Generalized Uncertainty Principle from the Regularized Self-Energy

TL;DR

This paper derives a generalized uncertainty principle (GUP) from regularized self-energy calculations using string T-duality, revealing spin-dependent forms of GUP for bosons and fermions, which may inform quantum gravity research.

Contribution

It introduces a novel derivation of GUP from regularized self-energy considering string T-duality effects, highlighting spin-dependent GUP forms.

Findings

Quadratic GUP for bosons (spin 0 and 1)

Linear GUP for fermions (spin 1/2)

Correlation between particle spin and GUP form

Abstract

We use the Schr\"odinger--Newton equation to calculate the regularized self-energy of the particle using a regular self-gravitational and electrostatic potential derived in the string T-duality.
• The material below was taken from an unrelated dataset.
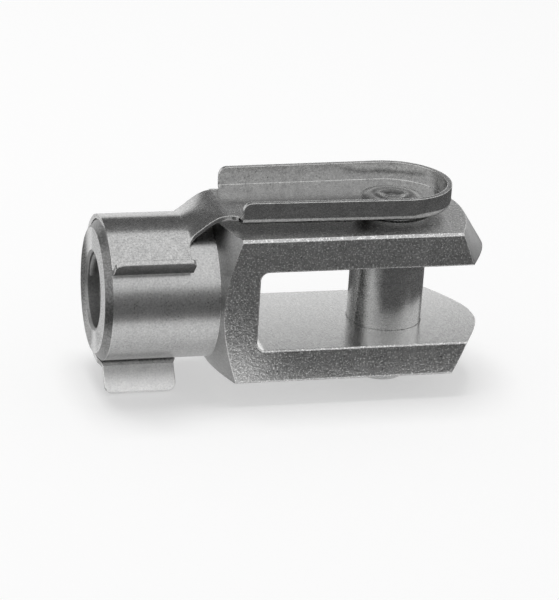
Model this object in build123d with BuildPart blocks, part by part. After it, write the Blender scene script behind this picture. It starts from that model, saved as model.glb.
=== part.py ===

The particle mass $M$ is no longer concentrated into a point but it is diluted and described by a quantum-corrected smeared energy density resulting in corrections to the energy of the particle which is interpreted as a regularized self-energy. We extend our results and find corrections to the relativistic particles using the Klein-Gordon, Proca, and Dirac equations. An important finding is that we extract a form of generalized uncertainty principle (GUP) from the corrected energy. The form of GUP is shown to depend on the nature of particles; namely, for bosons (spin $0$ and spin $1$) we obtain a quadratic form of GUP, while for fermions (spin $1/2$) we obtain a linear form of GUP. The correlation we found between spin and GUP may offer insights into investigating quantum gravity.